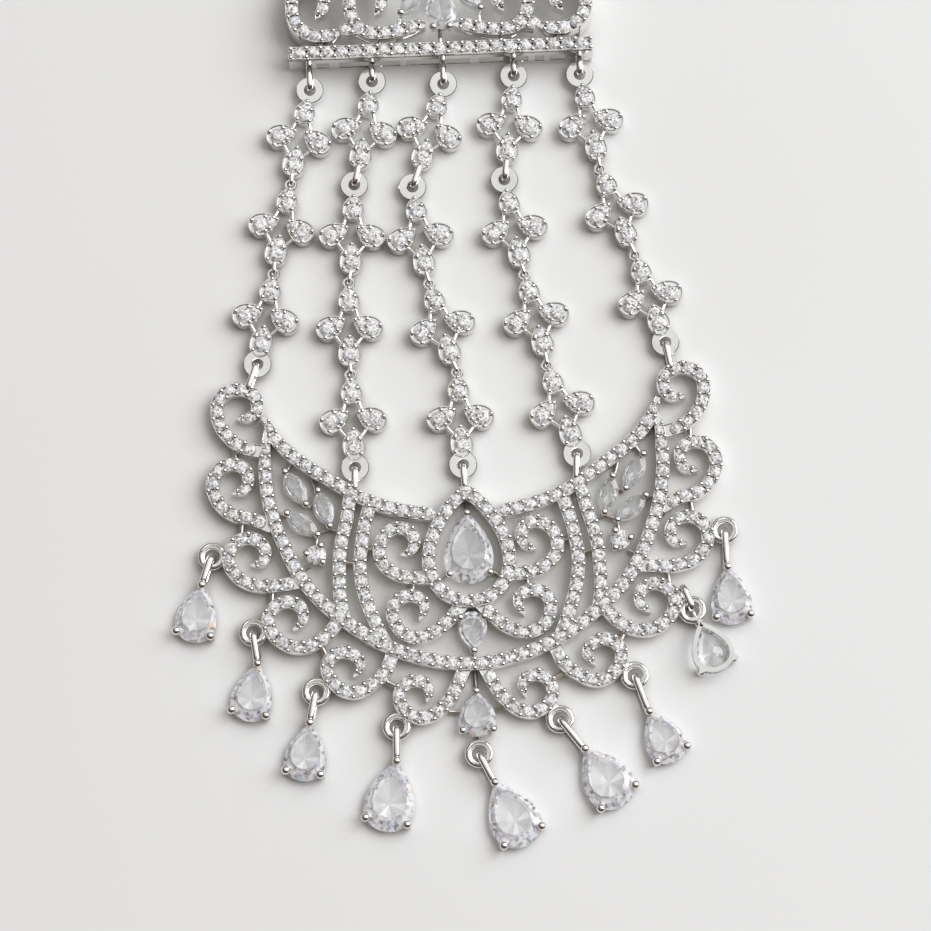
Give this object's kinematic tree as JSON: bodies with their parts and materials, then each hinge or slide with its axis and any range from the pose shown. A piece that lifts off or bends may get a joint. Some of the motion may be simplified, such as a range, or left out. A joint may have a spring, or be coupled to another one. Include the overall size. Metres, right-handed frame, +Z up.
{
  "type": "jhoomar",
  "caption": "Hanging side ornament for the hair: a pierced head plaque, strands of four-petal links, an openwork crescent and pear drops set with clear stones, lying flat.",
  "frame": {"origin": "on the surface that the ornament lies on, under the middle of its outline", "axes": "+Z up off that surface, out of the stones' faces; +Y from the crescent towards the head plaque; +X to the right as seen from above"},
  "size_m": [0.0714, 0.1234, 0.0047],
  "materials": {
    "rhodium_white": "bright rhodium-white plating, polished",
    "clear_stone": "clear cut stone, faceted and polished"
  },
  "bodies": {
    "root": {"upper_plaque": "rhodium_white", "plaque_pear": "clear_stone", "plaque_left_marquise": "clear_stone", "plaque_right_marquise": "clear_stone", "strand_1_link_1": "rhodium_white", "strand_1_link_2": "rhodium_white", "strand_1_link_3": "rhodium_white", "strand_2_link_1": "rhodium_white", "strand_2_link_2": "rhodium_white", "strand_2_link_3": "rhodium_white", "strand_2_link_4": "rhodium_white", "strand_3_link_1": "rhodium_white", "strand_3_link_2": "rhodium_white", "strand_3_link_3": "rhodium_white", "strand_3_link_4": "rhodium_white", "strand_4_link_1": "rhodium_white", "strand_4_link_2": "rhodium_white", "strand_4_link_3": "rhodium_white", "strand_4_link_4": "rhodium_white", "strand_5_link_1": "rhodium_white", "strand_5_link_2": "rhodium_white", "strand_5_link_3": "rhodium_white", "crescent_frame": "rhodium_white", "centre_pear": "clear_stone", "upper_small_pear": "clear_stone", "lower_small_pear": "clear_stone", "left_marquise_1": "clear_stone", "left_marquise_2": "clear_stone", "left_marquise_3": "clear_stone", "left_round": "clear_stone", "right_marquise_1": "clear_stone", "right_marquise_2": "clear_stone", "right_marquise_3": "clear_stone", "right_round": "clear_stone", "drop_1_setting": "rhodium_white", "drop_1_stone": "clear_stone", "drop_2_setting": "rhodium_white", "drop_2_stone": "clear_stone", "drop_3_setting": "rhodium_white", "drop_3_stone": "clear_stone", "drop_4_setting": "rhodium_white", "drop_4_stone": "clear_stone", "drop_5_setting": "rhodium_white", "drop_5_stone": "clear_stone", "drop_6_setting": "rhodium_white", "drop_6_stone": "clear_stone", "drop_7_setting": "rhodium_white", "drop_7_stone": "clear_stone", "drop_8_setting": "rhodium_white", "drop_8_stone": "clear_stone", "drop_9_setting": "rhodium_white", "drop_9_stone": "clear_stone"}
  },
  "joints": []
}
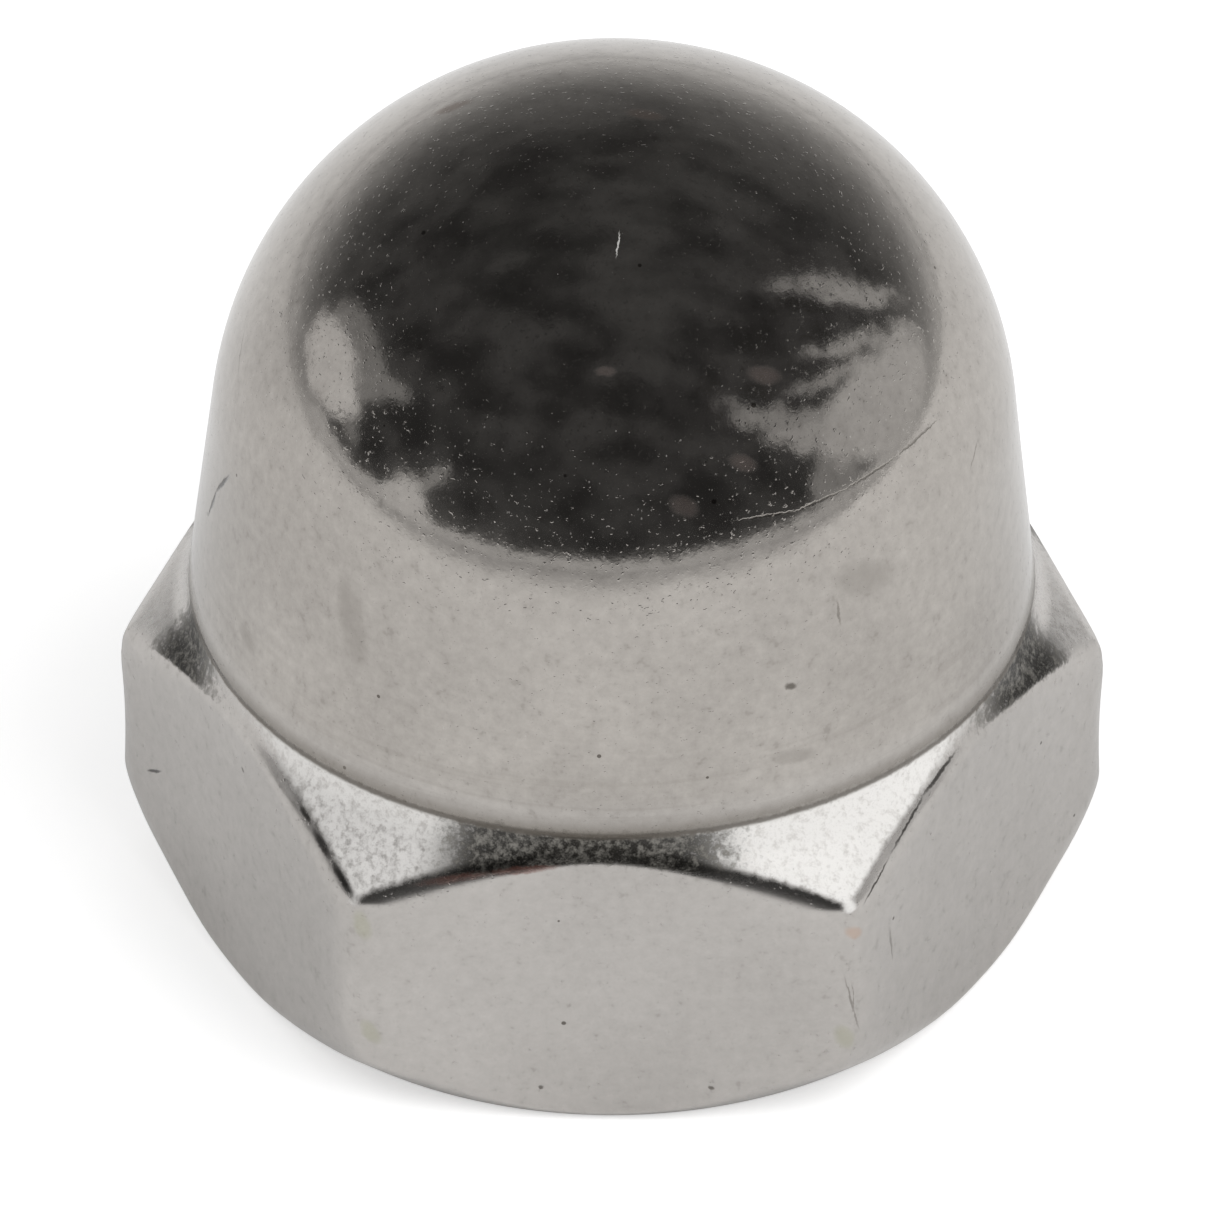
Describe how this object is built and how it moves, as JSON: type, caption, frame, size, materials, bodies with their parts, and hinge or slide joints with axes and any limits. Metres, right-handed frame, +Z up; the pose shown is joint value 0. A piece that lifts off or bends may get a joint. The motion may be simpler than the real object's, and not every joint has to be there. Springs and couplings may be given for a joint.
{
  "type": "cap nut",
  "caption": "One-piece domed cap nut: hexagon with chamfered ends, closed dome above, blind threaded hole opening at the flat bearing face.",
  "frame": {"origin": "centre of the bearing face, on the thread's axis", "axes": "+Z up the thread's axis towards the top of the dome; one flat of the hexagon faces -Y and the corners lie on the X axis"},
  "size_m": [0.0114, 0.01, 0.0106],
  "materials": {
    "stainless": "tumbled bright, finely pitted, warm grey"
  },
  "bodies": {
    "root": {"cap_nut": "stainless"}
  },
  "joints": []
}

Prompt: Collect every line with the string "their" from the records, and copy each.

Task result:
Give this object's kinematic tree as JSON: bodies with their parts and materials, then each hinge or slide with its axis and any range from the pose shown. A piece that lifts off or bends may get a joint. Some of the motion may be simplified, such as a range, or left out. A joint may have a spring, or be coupled to another one. Include the overall size. Metres, right-handed frame, +Z up.
Describe how this object is built and how it moves, as JSON: type, caption, frame, size, materials, bodies with their parts, and hinge or slide joints with axes and any limits. Metres, right-handed frame, +Z up; the pose shown is joint value 0. A piece that lifts off or bends may get a joint. The motion may be simpler than the real object's, and not every joint has to be there. Springs and couplings may be given for a joint.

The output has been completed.